> **Exercise details**: From the line with "Model this object" to the line with "seam_chamfer = 0.2; // [0.1:0.05:0.4]", both lines included, set down exactly those lines, please, and no others.

> **Data supplied**:
┌────────

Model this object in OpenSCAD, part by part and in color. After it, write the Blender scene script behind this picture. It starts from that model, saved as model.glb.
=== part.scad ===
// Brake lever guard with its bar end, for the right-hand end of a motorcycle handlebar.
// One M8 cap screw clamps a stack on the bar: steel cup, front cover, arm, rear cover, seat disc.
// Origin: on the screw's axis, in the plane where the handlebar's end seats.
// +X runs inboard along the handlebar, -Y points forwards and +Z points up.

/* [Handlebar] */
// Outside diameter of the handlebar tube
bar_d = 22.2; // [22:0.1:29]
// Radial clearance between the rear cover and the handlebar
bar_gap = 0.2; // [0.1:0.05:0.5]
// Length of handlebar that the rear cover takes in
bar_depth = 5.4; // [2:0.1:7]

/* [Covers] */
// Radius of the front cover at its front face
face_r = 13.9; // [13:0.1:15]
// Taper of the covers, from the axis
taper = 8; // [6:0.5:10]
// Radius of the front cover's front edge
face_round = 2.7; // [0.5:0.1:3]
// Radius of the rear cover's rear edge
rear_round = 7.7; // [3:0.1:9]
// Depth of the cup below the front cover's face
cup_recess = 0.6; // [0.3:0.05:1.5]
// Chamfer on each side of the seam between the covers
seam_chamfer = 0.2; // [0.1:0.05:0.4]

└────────
┌────────

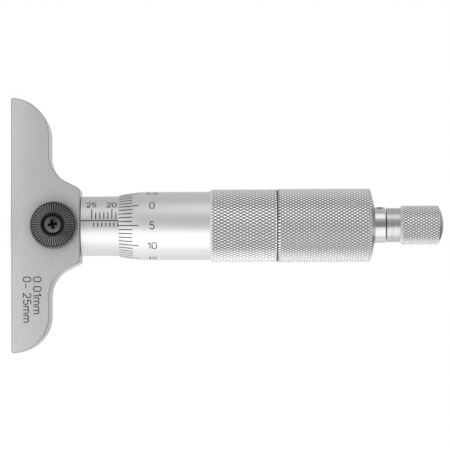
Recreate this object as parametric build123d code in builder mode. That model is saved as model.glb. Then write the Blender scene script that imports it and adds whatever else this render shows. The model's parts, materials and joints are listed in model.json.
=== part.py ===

└────────

> **Response to this exercise**:
Model this object in OpenSCAD, part by part and in color. After it, write the Blender scene script behind this picture. It starts from that model, saved as model.glb.
=== part.scad ===
// Brake lever guard with its bar end, for the right-hand end of a motorcycle handlebar.
// One M8 cap screw clamps a stack on the bar: steel cup, front cover, arm, rear cover, seat disc.
// Origin: on the screw's axis, in the plane where the handlebar's end seats.
// +X runs inboard along the handlebar, -Y points forwards and +Z points up.

/* [Handlebar] */
// Outside diameter of the handlebar tube
bar_d = 22.2; // [22:0.1:29]
// Radial clearance between the rear cover and the handlebar
bar_gap = 0.2; // [0.1:0.05:0.5]
// Length of handlebar that the rear cover takes in
bar_depth = 5.4; // [2:0.1:7]

/* [Covers] */
// Radius of the front cover at its front face
face_r = 13.9; // [13:0.1:15]
// Taper of the covers, from the axis
taper = 8; // [6:0.5:10]
// Radius of the front cover's front edge
face_round = 2.7; // [0.5:0.1:3]
// Radius of the rear cover's rear edge
rear_round = 7.7; // [3:0.1:9]
// Depth of the cup below the front cover's face
cup_recess = 0.6; // [0.3:0.05:1.5]
// Chamfer on each side of the seam between the covers
seam_chamfer = 0.2; // [0.1:0.05:0.4]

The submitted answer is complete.